Waste Management makes first Australian purchases
1 June 2001
Waste Management makes first Australian acquisitions
Waste Management NZ Ltd has made two acquisitions in different states of Australia, securing a strategic position in the East Coast waste processing business.
The two companies, Barkoola Environmental Pty in Brisbane and Hines Waste Technology Pty in Melbourne principally handle oily waters and grease trap waste streams. Both are major players in the profitable liquid waste collection, treatment and recovery niche in their respective states.
The combined turnover of the companies is NZ$17M. In both cases the founder shareholders are contracted to remain in senior management positions. The combined purchase price is NZ$28M.
Waste Management managing director Kim Ellis said the moves come after lengthy analysis of the Australian market and he was particularly pleased to have concluded the two negotiations concurrently so the acquisitions can proceed in tandem.

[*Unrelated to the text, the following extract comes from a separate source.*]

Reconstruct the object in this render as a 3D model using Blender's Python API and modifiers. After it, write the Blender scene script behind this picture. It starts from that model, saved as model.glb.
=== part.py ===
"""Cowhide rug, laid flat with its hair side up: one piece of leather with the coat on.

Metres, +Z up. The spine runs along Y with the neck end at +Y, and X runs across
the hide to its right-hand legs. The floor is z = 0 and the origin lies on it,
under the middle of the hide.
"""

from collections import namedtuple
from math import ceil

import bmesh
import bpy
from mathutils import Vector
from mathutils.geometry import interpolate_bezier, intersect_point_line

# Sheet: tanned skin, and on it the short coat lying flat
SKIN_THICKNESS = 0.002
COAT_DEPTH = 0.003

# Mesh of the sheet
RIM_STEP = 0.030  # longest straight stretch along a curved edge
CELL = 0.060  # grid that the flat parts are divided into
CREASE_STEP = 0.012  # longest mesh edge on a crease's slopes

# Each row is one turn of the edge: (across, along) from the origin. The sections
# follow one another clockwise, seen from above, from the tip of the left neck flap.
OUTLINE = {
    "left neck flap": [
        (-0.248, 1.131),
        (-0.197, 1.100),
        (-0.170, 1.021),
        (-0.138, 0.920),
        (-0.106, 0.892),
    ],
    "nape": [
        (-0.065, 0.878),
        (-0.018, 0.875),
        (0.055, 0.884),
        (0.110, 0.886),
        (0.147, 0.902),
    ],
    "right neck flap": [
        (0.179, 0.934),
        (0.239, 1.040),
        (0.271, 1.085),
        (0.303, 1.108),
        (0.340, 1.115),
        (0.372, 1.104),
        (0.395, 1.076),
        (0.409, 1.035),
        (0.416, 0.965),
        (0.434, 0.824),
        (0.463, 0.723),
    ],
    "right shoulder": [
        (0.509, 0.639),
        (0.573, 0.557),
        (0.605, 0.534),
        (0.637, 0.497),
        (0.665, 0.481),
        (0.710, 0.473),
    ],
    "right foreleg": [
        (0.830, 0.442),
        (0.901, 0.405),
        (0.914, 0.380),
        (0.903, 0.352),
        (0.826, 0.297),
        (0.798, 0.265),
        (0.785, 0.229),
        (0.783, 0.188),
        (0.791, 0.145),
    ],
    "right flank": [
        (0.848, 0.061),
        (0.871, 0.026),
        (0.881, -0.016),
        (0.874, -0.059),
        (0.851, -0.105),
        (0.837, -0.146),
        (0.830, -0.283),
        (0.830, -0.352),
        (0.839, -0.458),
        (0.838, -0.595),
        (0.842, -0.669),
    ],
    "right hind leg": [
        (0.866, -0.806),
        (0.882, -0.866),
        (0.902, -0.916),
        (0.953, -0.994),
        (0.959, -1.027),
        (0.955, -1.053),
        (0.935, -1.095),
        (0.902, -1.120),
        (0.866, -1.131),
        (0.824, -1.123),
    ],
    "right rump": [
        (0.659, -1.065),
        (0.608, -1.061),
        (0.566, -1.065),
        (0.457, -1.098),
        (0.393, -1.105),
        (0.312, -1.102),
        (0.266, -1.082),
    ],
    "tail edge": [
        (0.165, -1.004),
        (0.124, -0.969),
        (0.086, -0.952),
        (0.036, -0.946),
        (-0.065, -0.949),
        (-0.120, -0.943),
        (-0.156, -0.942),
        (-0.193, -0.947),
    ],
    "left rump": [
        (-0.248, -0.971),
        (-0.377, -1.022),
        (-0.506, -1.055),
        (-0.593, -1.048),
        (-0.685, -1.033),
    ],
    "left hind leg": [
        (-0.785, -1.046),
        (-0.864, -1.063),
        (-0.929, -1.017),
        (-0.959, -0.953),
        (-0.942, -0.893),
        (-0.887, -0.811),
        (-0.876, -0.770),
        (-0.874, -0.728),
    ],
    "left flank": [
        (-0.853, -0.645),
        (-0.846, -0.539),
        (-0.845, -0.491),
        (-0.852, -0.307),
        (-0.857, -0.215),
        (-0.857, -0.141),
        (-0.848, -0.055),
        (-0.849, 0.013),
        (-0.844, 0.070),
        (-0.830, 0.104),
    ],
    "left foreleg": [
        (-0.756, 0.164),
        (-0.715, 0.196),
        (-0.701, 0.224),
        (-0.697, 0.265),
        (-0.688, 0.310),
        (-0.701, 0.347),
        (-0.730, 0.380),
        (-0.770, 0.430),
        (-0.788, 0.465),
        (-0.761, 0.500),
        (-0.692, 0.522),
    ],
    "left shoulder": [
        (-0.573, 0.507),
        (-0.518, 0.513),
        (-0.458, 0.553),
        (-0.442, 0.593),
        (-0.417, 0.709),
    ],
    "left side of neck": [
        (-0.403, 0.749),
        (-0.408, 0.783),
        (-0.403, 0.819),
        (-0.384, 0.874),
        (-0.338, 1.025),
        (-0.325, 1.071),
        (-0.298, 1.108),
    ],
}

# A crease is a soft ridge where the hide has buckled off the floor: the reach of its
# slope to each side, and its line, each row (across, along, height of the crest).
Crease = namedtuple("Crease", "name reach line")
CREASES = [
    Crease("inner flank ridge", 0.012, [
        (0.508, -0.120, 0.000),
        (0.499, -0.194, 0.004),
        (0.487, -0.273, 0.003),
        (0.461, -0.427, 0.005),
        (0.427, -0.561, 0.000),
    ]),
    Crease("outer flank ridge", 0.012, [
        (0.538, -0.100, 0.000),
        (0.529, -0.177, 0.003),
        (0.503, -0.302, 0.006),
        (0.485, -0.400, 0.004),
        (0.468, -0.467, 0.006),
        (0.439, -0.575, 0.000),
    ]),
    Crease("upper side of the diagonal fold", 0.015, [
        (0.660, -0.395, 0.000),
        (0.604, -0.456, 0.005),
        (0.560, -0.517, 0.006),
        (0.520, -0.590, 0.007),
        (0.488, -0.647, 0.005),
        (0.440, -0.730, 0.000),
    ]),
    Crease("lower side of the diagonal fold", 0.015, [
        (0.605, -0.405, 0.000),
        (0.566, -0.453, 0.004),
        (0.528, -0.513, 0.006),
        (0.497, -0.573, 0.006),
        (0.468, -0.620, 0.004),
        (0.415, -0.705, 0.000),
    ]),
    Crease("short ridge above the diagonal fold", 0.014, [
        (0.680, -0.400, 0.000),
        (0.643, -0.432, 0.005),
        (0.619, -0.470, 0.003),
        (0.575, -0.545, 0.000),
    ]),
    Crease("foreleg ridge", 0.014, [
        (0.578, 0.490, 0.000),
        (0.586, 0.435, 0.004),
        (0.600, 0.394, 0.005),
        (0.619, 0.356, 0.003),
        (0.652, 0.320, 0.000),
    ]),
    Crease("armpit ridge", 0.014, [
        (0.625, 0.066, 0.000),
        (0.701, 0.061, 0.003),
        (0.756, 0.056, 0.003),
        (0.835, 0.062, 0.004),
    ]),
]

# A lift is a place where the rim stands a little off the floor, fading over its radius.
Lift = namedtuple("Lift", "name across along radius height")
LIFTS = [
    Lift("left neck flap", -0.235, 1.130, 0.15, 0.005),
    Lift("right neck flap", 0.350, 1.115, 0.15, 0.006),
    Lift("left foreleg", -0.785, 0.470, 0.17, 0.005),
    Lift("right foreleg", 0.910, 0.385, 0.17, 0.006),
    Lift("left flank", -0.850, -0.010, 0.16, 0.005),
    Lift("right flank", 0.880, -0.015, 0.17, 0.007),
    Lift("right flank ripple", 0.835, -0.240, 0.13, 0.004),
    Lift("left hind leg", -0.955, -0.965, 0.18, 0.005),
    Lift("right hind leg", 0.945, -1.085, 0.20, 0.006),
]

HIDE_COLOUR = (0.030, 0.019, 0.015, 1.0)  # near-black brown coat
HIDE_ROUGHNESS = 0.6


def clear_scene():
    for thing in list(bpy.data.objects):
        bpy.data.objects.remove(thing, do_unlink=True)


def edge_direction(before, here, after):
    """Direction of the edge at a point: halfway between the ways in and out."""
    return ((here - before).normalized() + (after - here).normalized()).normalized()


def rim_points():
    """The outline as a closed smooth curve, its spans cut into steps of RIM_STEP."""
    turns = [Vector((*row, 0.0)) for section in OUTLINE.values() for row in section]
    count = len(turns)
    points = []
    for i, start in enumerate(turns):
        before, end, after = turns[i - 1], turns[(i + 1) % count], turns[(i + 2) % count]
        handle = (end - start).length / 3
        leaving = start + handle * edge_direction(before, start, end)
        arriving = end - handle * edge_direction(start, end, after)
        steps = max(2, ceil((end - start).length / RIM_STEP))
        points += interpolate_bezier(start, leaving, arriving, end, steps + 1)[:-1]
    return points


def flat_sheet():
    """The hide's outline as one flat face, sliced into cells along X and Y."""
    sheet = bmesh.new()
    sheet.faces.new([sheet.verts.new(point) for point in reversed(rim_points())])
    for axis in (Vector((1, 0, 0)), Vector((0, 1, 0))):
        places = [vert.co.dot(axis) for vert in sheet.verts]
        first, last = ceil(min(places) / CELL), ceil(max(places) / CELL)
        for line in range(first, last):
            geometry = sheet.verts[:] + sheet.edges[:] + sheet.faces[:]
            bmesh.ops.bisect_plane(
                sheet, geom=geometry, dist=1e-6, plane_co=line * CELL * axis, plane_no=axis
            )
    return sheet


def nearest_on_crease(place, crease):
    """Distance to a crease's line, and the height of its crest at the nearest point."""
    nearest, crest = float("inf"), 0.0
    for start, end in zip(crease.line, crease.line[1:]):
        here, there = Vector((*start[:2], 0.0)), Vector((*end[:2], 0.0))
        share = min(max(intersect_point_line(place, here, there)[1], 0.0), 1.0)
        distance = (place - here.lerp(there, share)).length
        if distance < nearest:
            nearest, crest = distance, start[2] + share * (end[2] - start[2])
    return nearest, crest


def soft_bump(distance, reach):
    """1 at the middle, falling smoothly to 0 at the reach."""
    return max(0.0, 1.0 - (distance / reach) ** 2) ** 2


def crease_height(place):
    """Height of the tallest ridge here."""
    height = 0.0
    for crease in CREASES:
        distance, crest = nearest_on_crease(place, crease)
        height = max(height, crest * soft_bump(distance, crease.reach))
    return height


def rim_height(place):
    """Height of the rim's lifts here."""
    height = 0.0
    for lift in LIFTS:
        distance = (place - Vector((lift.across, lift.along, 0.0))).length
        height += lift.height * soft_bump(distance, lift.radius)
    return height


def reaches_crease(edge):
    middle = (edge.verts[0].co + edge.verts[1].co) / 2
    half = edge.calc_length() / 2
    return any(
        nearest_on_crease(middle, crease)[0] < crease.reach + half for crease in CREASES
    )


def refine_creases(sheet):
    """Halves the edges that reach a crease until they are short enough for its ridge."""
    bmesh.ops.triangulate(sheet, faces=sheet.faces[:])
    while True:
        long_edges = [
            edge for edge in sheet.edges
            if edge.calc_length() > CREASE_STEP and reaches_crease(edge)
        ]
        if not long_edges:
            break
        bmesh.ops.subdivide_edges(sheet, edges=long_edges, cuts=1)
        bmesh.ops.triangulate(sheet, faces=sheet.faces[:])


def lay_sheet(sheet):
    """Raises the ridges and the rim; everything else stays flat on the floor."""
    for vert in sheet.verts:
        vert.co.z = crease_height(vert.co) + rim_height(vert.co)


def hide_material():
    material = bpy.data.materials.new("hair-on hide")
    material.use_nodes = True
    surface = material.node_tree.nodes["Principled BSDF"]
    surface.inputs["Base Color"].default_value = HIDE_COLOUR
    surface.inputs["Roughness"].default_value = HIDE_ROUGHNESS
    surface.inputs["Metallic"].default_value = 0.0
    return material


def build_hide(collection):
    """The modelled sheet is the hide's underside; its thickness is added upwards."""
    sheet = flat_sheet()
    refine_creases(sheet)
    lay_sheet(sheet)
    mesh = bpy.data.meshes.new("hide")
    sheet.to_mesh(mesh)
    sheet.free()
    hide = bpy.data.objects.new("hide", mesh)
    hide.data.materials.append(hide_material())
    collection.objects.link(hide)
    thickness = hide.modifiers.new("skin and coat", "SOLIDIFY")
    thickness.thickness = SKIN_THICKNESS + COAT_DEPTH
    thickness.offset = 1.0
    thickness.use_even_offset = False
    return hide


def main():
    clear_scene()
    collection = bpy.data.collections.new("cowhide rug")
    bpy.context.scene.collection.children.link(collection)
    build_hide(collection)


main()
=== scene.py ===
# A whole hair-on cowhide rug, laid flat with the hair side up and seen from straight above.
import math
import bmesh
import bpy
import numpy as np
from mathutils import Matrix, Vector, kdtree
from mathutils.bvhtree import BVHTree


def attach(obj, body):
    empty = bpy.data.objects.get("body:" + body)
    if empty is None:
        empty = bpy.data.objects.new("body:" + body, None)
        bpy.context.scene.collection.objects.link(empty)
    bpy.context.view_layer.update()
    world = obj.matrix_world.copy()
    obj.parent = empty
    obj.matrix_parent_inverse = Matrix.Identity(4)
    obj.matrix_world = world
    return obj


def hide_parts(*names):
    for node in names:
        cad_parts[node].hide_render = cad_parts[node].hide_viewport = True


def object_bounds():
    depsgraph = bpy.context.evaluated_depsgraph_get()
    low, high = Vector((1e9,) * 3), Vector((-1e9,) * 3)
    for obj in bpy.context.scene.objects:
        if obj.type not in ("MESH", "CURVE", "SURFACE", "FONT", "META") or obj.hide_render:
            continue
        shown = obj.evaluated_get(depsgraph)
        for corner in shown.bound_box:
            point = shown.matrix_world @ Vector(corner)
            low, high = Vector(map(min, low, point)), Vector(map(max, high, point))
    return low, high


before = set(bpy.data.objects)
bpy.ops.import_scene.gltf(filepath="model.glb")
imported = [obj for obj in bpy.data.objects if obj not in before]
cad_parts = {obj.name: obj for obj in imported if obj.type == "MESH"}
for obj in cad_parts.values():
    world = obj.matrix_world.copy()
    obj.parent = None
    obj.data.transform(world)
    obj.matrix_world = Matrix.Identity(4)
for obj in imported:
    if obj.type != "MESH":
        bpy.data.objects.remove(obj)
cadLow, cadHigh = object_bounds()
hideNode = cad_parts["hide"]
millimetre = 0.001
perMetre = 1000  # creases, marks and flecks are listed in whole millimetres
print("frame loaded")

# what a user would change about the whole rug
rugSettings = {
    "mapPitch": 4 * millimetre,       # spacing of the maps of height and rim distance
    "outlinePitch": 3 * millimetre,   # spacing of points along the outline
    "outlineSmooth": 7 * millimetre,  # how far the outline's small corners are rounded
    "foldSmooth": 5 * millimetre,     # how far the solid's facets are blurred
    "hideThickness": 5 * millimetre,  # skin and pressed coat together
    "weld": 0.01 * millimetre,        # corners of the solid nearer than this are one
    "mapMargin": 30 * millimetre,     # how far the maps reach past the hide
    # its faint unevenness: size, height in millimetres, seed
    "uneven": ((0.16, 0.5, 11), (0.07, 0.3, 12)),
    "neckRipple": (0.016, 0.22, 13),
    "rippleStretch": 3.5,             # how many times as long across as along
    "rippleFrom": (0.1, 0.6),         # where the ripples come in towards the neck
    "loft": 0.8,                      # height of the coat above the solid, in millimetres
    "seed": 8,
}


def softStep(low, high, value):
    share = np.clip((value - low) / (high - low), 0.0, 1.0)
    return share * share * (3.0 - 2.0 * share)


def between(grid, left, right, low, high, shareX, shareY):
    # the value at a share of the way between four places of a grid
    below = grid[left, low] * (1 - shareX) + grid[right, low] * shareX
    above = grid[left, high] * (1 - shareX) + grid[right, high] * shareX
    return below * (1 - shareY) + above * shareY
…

“Through achieving control of both companies at once we have hurdled a number of critical criteria we set ourselves for entry into the competitive Australian market. We set our sights on a profitable niche in the industry where there was natural growth and where we could make an entry without stretching our resources.
“To have achieved this in two states in one hit is exciting,” said Ellis.
“Waste Management has considerable expertise in this sector having previously owned and operated a similar plant in Auckland for more than 10 years. On sale of this business in 1996 the management and technical skills were retained, and have been used to spearhead our successful entry into site remediation and municipal water contracts in New Zealand.
“In the context of where the Australian federal and state regulations on waste minimisation are heading these businesses are ideally placed as they are at the environmentally responsible end of the spectrum. Wherever possible waste oil is recycled and grease trap waste is composted.
Their focus is on reducing toxicity of waste streams and minimising landfill volumes. The increasing emphasis on recovery is where we believe the long term growth of the waste industry resides,” said Ellis.
The two operations have state-of-the-art facilities and operate under licenses of the Environmental Protection Agencies in each state.
“We believe we can add value by cross fertilizing the strengths and weakness across both businesses and introducing expertise from New Zealand, said Ellis.
“Significantly both businesses were ‘cold starts’ about five years ago, and their current market share illustrates the strong growth they’ve achieved in a growing market.”